If you had a choice of colors,

Which one would you choose, my Brothers;

If it was to be day or night,

Which one would you choose to be right?

That had an emblematic effect on my sense of self. He sang that in a falsetto. He was not trying to make White people feel comfortable with him. I don’t know any White people who even heard that song back then.

Funk and Soul Finally, in terms of contributions, Prince’s devotion to Soul music, particularly to Funk, in the 1980’s, was a support of a totally unique, and path-breaking sound that is enduring; Funk and Soul belong to the pantheon of our contributions to music; they bear the stamp of African America — they can’t be replicated or stolen. And Prince was up to the task. His Funk was on the same level of exquisiteness as that of James Brown (clearly the king of them all, y’all), Jimmy Nolen, Parliament, Sly, Chaka Khan, Rick James…

Death

There is no desire to be disrespectful here but, Purple Rain may be the worst movie ever made. It seems that as the ‘80’s wore on, Prince relied more, moved more into, pop and away from his funk groove, and in this capacity he came out with very White images throughout.

It is, however, not only the exclusively White images (and oh, the fact that there is no story line…), that makes the movie Purple Rain terrible, but it is also the exclusively hetero images, which means that he let go of, as he figured out how to gain fame and fortune, his really strongest stuff. NPR reported today that Prince left $500,000,000 upon his passing. It is not clear to me that there is any circumstance in which it is healthy for one person to leave 500 million dollars on the table upon exiting the planet.

The Disease of Addiction On my way into my NA meeting on the day after I got news of Prince’s death, I was still quite sad. My Brother George asked me “How are you?”, and I got out the word “Prince” with tears in my eyes. George said, “It’s the disease of addiction. My son died from a heroin overdose four months ago. We have to treat the disease. That is the meaning of Prince’s death.”

This scribe cedes authority on these matters to the one-million-strong network that is Narcotics Anonymous. There are all types of conspiracy theories, theories about Illuminati (who are they?), corrupt doctors, and other projections surrounding Prince’s death. The coroner’s initial report, and the other official (lack of) pronouncements have, one week later, provided us with nothing definitive.

Folks in Narcotics Anonymous were unanimous in their observations of the life of Prince over the last few years; that he had been struggling with opioids. For the uninitiated (and it’s hard to see how anyone could be, given the ubiquitous nature of drug addiction in our society today), poppy seeds are the principal ingredient of opium, and therefore, contain the basic ingredient in heroin. Today, all across the United States, in addition to people being addicted to heroin outright, the pharmaceutical industry and the psychiatrists have seen to it that millions of people are addicted to prescription drugs, the most common being those based in opioids. The state of Massachusetts has 7.6 million residents. In the year of our Lord 2014, 4.1 million prescriptions were handed out to these residents (Boston Globe, 10/21/2015). It is in these circumstances that a short-hand way of stating the case is that millions of U.S. citizens are today suffering from heroin addiction and are overdosing from heroin abuse.
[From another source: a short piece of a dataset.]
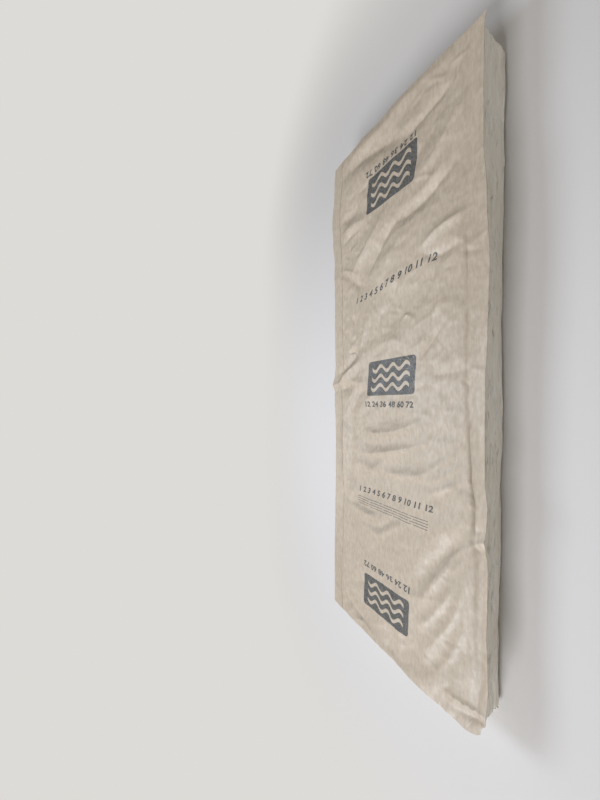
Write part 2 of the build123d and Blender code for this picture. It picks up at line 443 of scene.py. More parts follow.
# %% [markdown]
# ## The sheet of paper
#
# The paper is one sheet. Seen from the end it starts at a free edge, runs out to a fold, turns under
# itself, crosses the whole face, turns back over at the other fold and ends at a second free edge.
# The part that lies on top of itself is the hem, the doubled strip that holds the batt in place.
#
# A grid that follows the sheet across and along is the right mesh for this: each column is a line
# down the sheet, and the columns are placed one after another round the section. The grid is the
# middle of the paper. A skin half a thickness out on each side makes it a solid sheet, and the skin
# that faces the wool is coarser, because nobody sees it.
#
# A fold on the real sheet isn't straight. It was pulled in wherever it was held and bulges
# between, so its distance from the middle is a short list of places along the edge, joined smoothly.

# %% The long edges and the hems
PAPER = 0.4  # the paper with its coat of asphalt, in mm
FOLD_RADIUS = 0.45  # mm, from the middle of the fold to the middle of the paper

# place along the edge, and the fold's distance from the middle of the face
RIGHT_EDGE = [(-591, 196), (-560, 204), (-500, 207), (-400, 203), (-300, 204), (-257, 201), (-200, 205),
              (-150, 200), (0, 200), (100, 203), (200, 205), (300, 201), (400, 194), (570, 194), (591, 197)]
LEFT_EDGE = [(-591, 204), (-450, 203), (-350, 200), (-250, 197), (-100, 197), (-10, 201), (13, 207),
             (36, 201), (66, 197), (200, 199), (350, 201), (400, 207), (450, 211), (550, 199), (591, 195)]
# place along the edge, and how wide the hem lies there
RIGHT_HEM = [(-591, 24), (-530, 16), (-460, 9.5), (-280, 9), (-256, 16), (-246, 15), (-200, 17), (-150, 18),
             (-80, 22), (-30, 28), (0, 29), (100, 31), (200, 33), (300, 33), (400, 27), (591, 27)]
LEFT_HEM = [(-591, 36), (-350, 38), (-240, 38), (-60, 38), (20, 30), (80, 35), (591, 35)]
# place along the edge, and how far the hem's free edge stands up
RIGHT_LIFT = [(-591, 0.1), (-262, 0.1), (-250, 0.2), (-225, 1.6), (-150, 3.2), (-90, 2.0), (-55, 0.7),
              (0, 0.5), (100, 0.6), (190, 0.6), (230, 1.6), (262, 0.3), (400, 0.3), (591, 0.2)]
LEFT_LIFT = [(-591, 0.05), (-260, 0.02), (-180, 0.15), (-100, 0.02), (591, 0.02)]
# place along the edge, and how deep the face dips beside the hem, where the wool falls away
RIGHT_DIP = [(-591, 0.3), (-545, 0.8), (-490, 2.8), (-430, 4.6), (-290, 4.8), (-262, 3.4), (-250, 3.0),
             (-225, 5.4), (-150, 5.6), (-90, 3.6), (-50, 1.3), (100, 1.1), (195, 1.6), (250, 2.0), (275, 0.5),
             (591, 0.3)]
# place along the edge, and how far the hem goes down into that dip
RIGHT_FOLLOW = [(-591, 0.98), (-275, 0.98), (-256, 0.5), (-240, 0.0), (591, 0.0)]
# place along the edge, and how much of the dip is left at the fold
RIGHT_KEEP = [(-591, 0.0), (-545, 0.4), (-480, 0.85), (-290, 0.85), (-258, 0.2), (-240, 0.0), (591, 0.0)]
# place along the edge, and how wide the slope down into the dip is
RIGHT_SLOPE = [(-591, 13), (-300, 13), (-250, 10), (-150, 7), (-80, 5), (591, 5)]


def along_edge(stations, y):
    """A value that is listed at places along an edge, joined by easy curves."""
    places, values = zip(*stations)
    k = np.clip(np.searchsorted(places, y) - 1, 0, len(places) - 2)
    places, values = np.array(places, float), np.array(values, float)
    t = smooth(0, 1, (y - places[k]) / (places[k + 1] - places[k]))
    return values[k] * (1 - t) + values[k + 1] * t


COARSE = 3  # the hidden side of the sheet has one step for each of these on the side that shows
GRID_STEP = 2.9  # mm
rows = COARSE * round(2 * HALF_LENGTH / GRID_STEP / COARSE)
across = COARSE * round(2 * HALF_PAPER / GRID_STEP / COARSE)
length_at = np.linspace(-HALF_LENGTH, HALF_LENGTH, rows + 1)
for name, hem in (("right", RIGHT_HEM), ("left", LEFT_HEM)):
    print(f"the {name} hem is {along_edge(hem, length_at).mean():.0f} mm wide on average")

# %% The height of the sheet
SWAY_AT = 12  # mm out from the wool, where the flange sways up and down by its full amount
RIGHT_SEAT, LEFT_SEAT = 0.06, 0.25  # mm, how much deeper than the paper's thickness a hem is seated
SEAT_FROM, SEAT_TO = -1.2, 1.8  # mm from the hem's free edge, where the step down into the seat is
DIP_END = 11  # mm under the hem, where the dip has risen again


def stretched_height(x, y):
    """The middle of the paper if it were drawn tight beside the hems: crown, wrinkles and flange."""
    overhang = np.maximum(np.abs(x) - HALF_WOOL, 0)
    side = np.sign(x)
    slow = soft_noise(y / 74 + 9 * side, side * 0 + 0.5, 11)
    quick = soft_noise(y / 23, side * 3 + 0.5, 12)
    sway = 1.6 * slow + 0.7 * quick
    return FACE_Z + PAPER / 2 + crown_height(x) + face_relief(x, y) + sway * overhang / SWAY_AT


def free_edge(side, y):
    """How far from the middle a hem's free edge lies."""
    edge, hem = (RIGHT_EDGE, RIGHT_HEM) if side > 0 else (LEFT_EDGE, LEFT_HEM)
    return along_edge(edge, y) - along_edge(hem, y)


def seat(x, y):
    """Under a hem the lower layer is pressed into the wool, so that the hem lies nearly flush."""
    edge = np.where(x > 0, free_edge(1, y), free_edge(-1, y))
    depth = PAPER + np.where(x > 0, RIGHT_SEAT, LEFT_SEAT)
    return -depth * smooth(edge + SEAT_FROM, edge + SEAT_TO, np.abs(x))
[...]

Prince was addicted to prescription opioids, and as this scribe tries to bear witness, however small a degree of witness, to the meaning of his life (not being a fan, it is only a meager attempt), the meaning of his death rests squarely with the disease of addiction, which, in accordance with great disorder in the society we live in, does not discriminate — the disease of addiction effects all equally. Everyone in the culture is susceptible, and even the most wealthy, like Prince, cannot get around it, cannot duck it, cannot avoid its purview.

To understand the death of Prince, we must observe one of the most deadly physical, mental and spiritual maladies of our time — indeed, the disease of addiction is unique to and all-embracing of the identity of the present decay of this culture. Like the deaths of all who have succumbed to this disease, we must take this lesson from the death of Prince.